Despite the substantial operational and financial improvements under Wesfarmers' stewardship, the strategic rationale for maintaining such a diverse conglomerate eventually shifted. After a decade of ownership and having successfully revitalized Coles, Wesfarmers determined that the divergent growth profiles and capital requirements of Coles compared to its other businesses meant that greater shareholder value could be unlocked by allowing Coles to operate independently. In 2018, Wesfarmers announced its intention to demerge Coles Group, returning it to independent public listing on the Australian Securities Exchange (ASX).

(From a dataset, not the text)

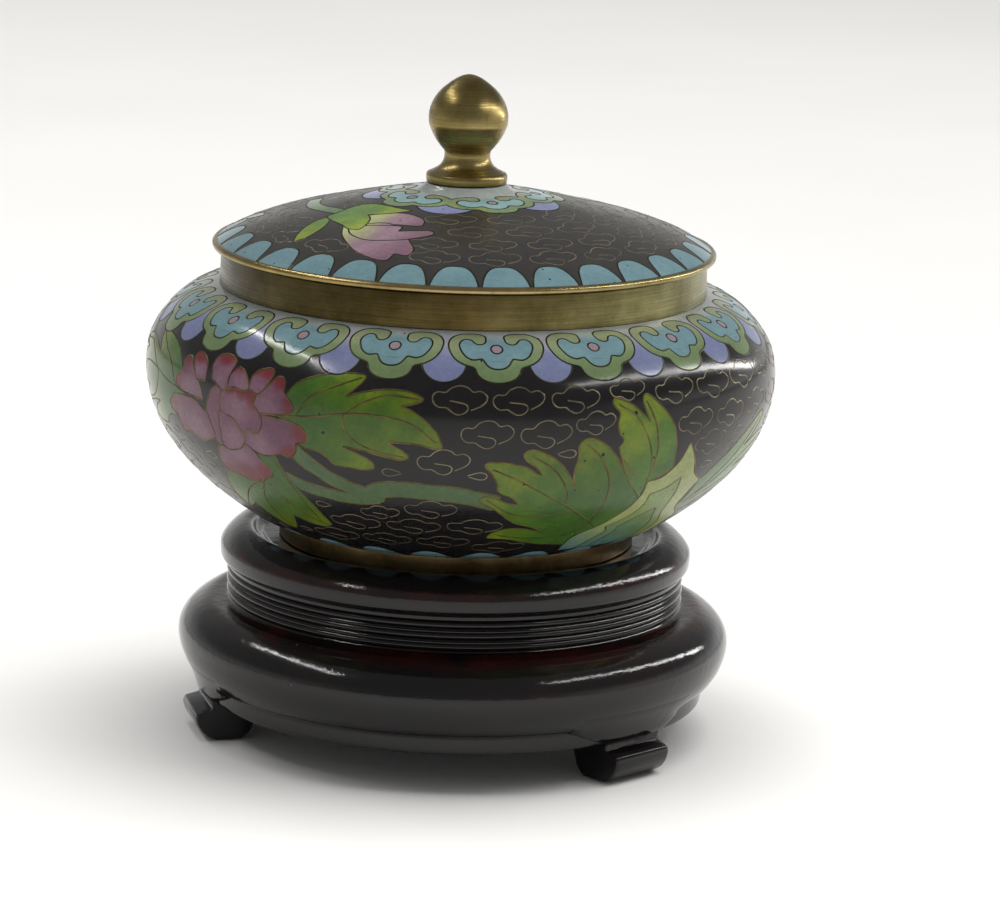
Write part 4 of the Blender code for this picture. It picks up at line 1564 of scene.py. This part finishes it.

This demerger, completed in November 2018, allowed Wesfarmers to focus on its other growth assets, particularly in industrials and hardware (Bunnings), and enabled Coles Group to pursue its own strategy as a pure-play retailer. The newly independent Coles Group concentrated on its core businesses of supermarkets, liquor (Liquorland, Vintage Cellars, First Choice Liquor), and convenience stores (Coles Express), with a renewed focus on digital innovation, customer loyalty, and sustainability initiatives. This marked a complete cycle of transformation, from an independent entity, through a complex merger and acquisition, and back to an independent, publicly traded company. The company emerged from these multifaceted transformations as a leaner, more focused entity, acutely aware of the dynamic retail environment, technologically advanced, and prepared for future challenges as an independent market leader within its core segments, armed with profound lessons learned from decades of strategic evolution.